To linguists, though, the tendency for language to rewrite itself is just the way of the word. “That stuff happens all the time,” Adams says. “It’s the malleability of the language to express new meanings. … We could look up almost any word like jerk and find that it’s gone through some transformation of meaning.” It’s best to embrace the inevitable; language is a living document, and we’re all lifelong learners.
Some things do stay the same: Jerk “can be used as a term of endearment in a way that ‘asshole’ can’t,” Zimmer says. Nunberg, in his book, and Zimmer, via email, cite the 1941 Howard Hawks film Ball of Fire, in which Barbara Stanwyck (playing showgirl Sugarpuss O’Shea) says about Gary Cooper’s character — a slang lexicographer! — “I love him because he doesn’t know how to kiss, the jerk.” “Sugarpuss isn’t calling Potts an asshole, of course, just an obtuse, hapless fellow,” Zimmer says. “The ‘asshole’ reading would have been anachronistic for 1941.”
Navin’s no better at kissing in ’79: As Marie awaits their first lip-lock, he licks the side of her face instead.

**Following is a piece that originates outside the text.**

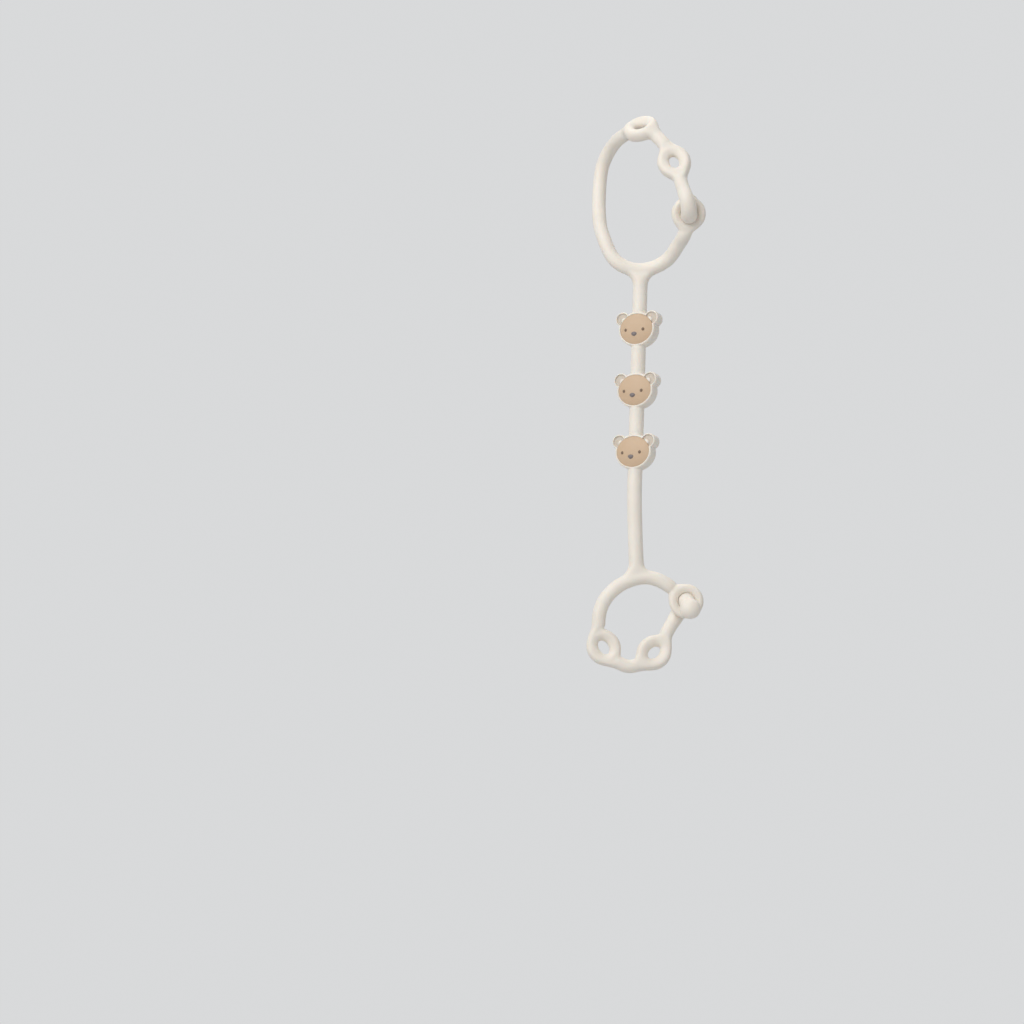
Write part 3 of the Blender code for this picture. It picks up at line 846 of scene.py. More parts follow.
        if sizes.root:
            hoops[0] = replace(hoops[0], half_front=(sizes.root + sizes.neck) / 4)
            root = self.route.hoop(length + way * (rim + CORD.lip), sizes.neck / 2, sizes.root / 2)
            hoops.insert(0, root)
            Bench.choose(cage.obj, "verts", at_opening)
            bpy.ops.transform.edge_crease(value=sizes.corner)
        first = cage.tube(hoops)[0]
        cage.bridge(lambda point: point.index in first or at_opening(point))

    def fork(self, node: str, start: float, middle: float, end: float, stem: Sequence[Hoop]) -> None:
        """Make a loop's bow with the stem's first length leaving it.

        Args:
            node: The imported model's node.
            start: Length where the bow starts.
            middle: Length where the stem meets it.
            end: Length where the bow ends.
            stem: Rings of the stem, from the fillet outwards.
        """
        cage = Cage(node)
        Bench.edit()
        spread = CORD.fork_spread
        before = self.route.stations(start, middle - spread, CORD.step)
        after = self.route.stations(middle + spread, end, CORD.step)
        cage.tube(self._round([*before, middle, *after], lambda _: CORD.arm))
        centre = self.route.at(middle)
        reach = stem[0].centre - centre
        away = reach.normalized()
        near = math.cos(CORD.fork_cone)
        bpy.ops.mesh.select_mode(type="FACE")

        def faces_stem(face: BMFace) -> bool:
            """Whether a face of the bow lies where the stem leaves it."""
            place = face.calc_center_median() - centre
            return place.length < spread and face.normal.dot(away) > near

        Bench.choose(cage.obj, "faces", faces_stem)
        bpy.ops.mesh.delete(type="FACE")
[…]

That affectionate “jerk” from the ’40s isn’t so different from Sarah saying, “I did it because I’m in love with you, you jerk!” to Bailey on Party of Five, or Carla saying, “You big jerk!” after angry sex with Turk on Scrubs, or Leslie lovingly (and repeatedly) calling Ron a jerk on the last season of Parks and Recreation. “‘Jerk’ can still be used endearingly,” Zimmer says, adding, “The old sense of foolishness lingers, allowing ‘jerk’ to be used for someone lovably slow on the uptake. I’d say ‘jerk’ hasn’t simply moved from one pejorative extreme to the other, but remains flexible in its meaning.” There may still be a bit of The Jerk left in “jerk” after all.